Historic tests hint at 97% recovery if a flotation circuit gets bolted onto the existing Georgetown plant
Metallurgy is where junior gold stories quietly live or die, and today Savannah Goldfields (ASX:SVG) gave investors a result that lands on the right side of that line. Test work on sulphide core from Electric Light and Red Dam returned total gold recoveries of 71.6% and 70.7% respectively through a gravity and cyanide flowsheet.
Importantly, those numbers were modelled on running the ore through the existing Georgetown Gold Processing Plant in its current configuration. No new circuit, no capex blowout, no waiting on a financing package to justify a redesign.
The Electric Light sample assayed at 3.0 g/t Au and Red Dam at 17.2 g/t Au, with the higher-grade Red Dam material recovering more gold through cyanide leaching of the gravity tails. Both results sit closely in line with historic test work from 2007 and 2013, which matters because it removes a layer of doubt about whether the sulphide ounces in the resource model are actually pourable.
The bigger prize, though, is buried in the back half of the announcement. Historic flotation tests pulled recoveries of 97.4% at Electric Light and 94.9% at Red Dam.
Why 70% recovery through the existing plant is the floor, not the ceiling
The headline result confirms Savannah can process Electric Light and Red Dam sulphides through the Georgetown Gold Processing Plant without modification and still recover more than 70% of the contained gold. For a small-cap with a producing plant already standing 30 km south, that is the cheapest possible route to first revenue from these deposits.
It also reframes the resource work we covered last year. Electric Light moved into the Indicated category for the first time at 46,000 ounces, and a mine plan is only as good as the recovery it assumes. A 70% recovery floor through existing infrastructure is the kind of number that lets a feasibility study actually start.
What makes this result useful rather than just adequate is the diagnostic leach work. The refractory gold sits mostly in arsenopyrite and carbonaceous material, both of which respond well to flotation. The lost ounces are not lost forever, they are simply waiting on a different circuit.
The flotation question is now the real investment debate
Historic test work by Metcom and Core Process Engineering returned flotation recoveries of 97.4% for Electric Light and 94.9% for Red Dam. Savannah is planning fresh flotation testing in 2026 to validate those numbers and assess the economics of adding a flotation plant to Georgetown.
The gap between 70% and 95% recovery is enormous in ounce terms, particularly when applied to the higher-grade Red Dam material. At a 17 g/t head grade, recovering an extra 25 percentage points of gold changes the project’s economics in a way no incremental drilling could.
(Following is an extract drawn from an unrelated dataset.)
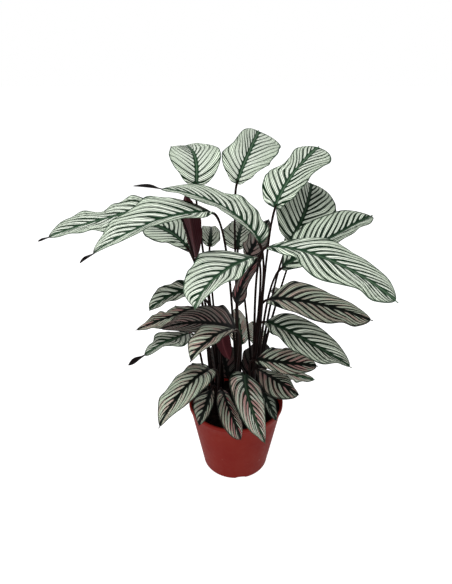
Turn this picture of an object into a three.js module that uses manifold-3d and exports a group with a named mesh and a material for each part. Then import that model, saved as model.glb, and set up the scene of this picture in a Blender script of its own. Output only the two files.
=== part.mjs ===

We think this is the announcement’s true signal. Savannah has two viable processing routes now. The simple one works today. The better one requires capital, and the question for investors becomes whether the company can justify and finance that capital based on the resource base at hand.
The skeptical read worth holding alongside the recovery numbers
The composited sample weights were modest at roughly 42 kg per deposit, and the variance between submitted grade and assayed head grade was material at both sites. Savannah attributes this to coarse gold and compositing effects, which is plausible, but it does mean these recoveries should be confirmed at larger scale before being treated as bankable.
Worth noting too that the historic flotation results were generated by companies that never listed, never published the work, and never built the plant. The 97% number is a target, not a precedent. New test work in 2026 will either validate it or quietly recalibrate expectations.
The Investors Takeaway for Savannah Goldfields
Savannah has now de-risked the two questions that matter most for a small-cap with a plant and a growing resource base. The ounces are real and classified, and at least 70% of them can be recovered through existing infrastructure. That puts the company in a fundamentally different position than it was 12 months ago.
The 2026 flotation programme is now the catalyst worth watching. If it confirms the historic 95%-plus numbers, the investment case shifts from a marginal toll-treating story to a credible mid-tier processing hub for the Etheridge Goldfield. Investors can read our previous coverage of the Electric Light resource upgrade at stocksdownunder for the geology side of the story.
From here, the question is whether Savannah can move the conversation from recoveries to reserves, and from a flowsheet to a financing decision. The metallurgy just gave management permission to start that conversation.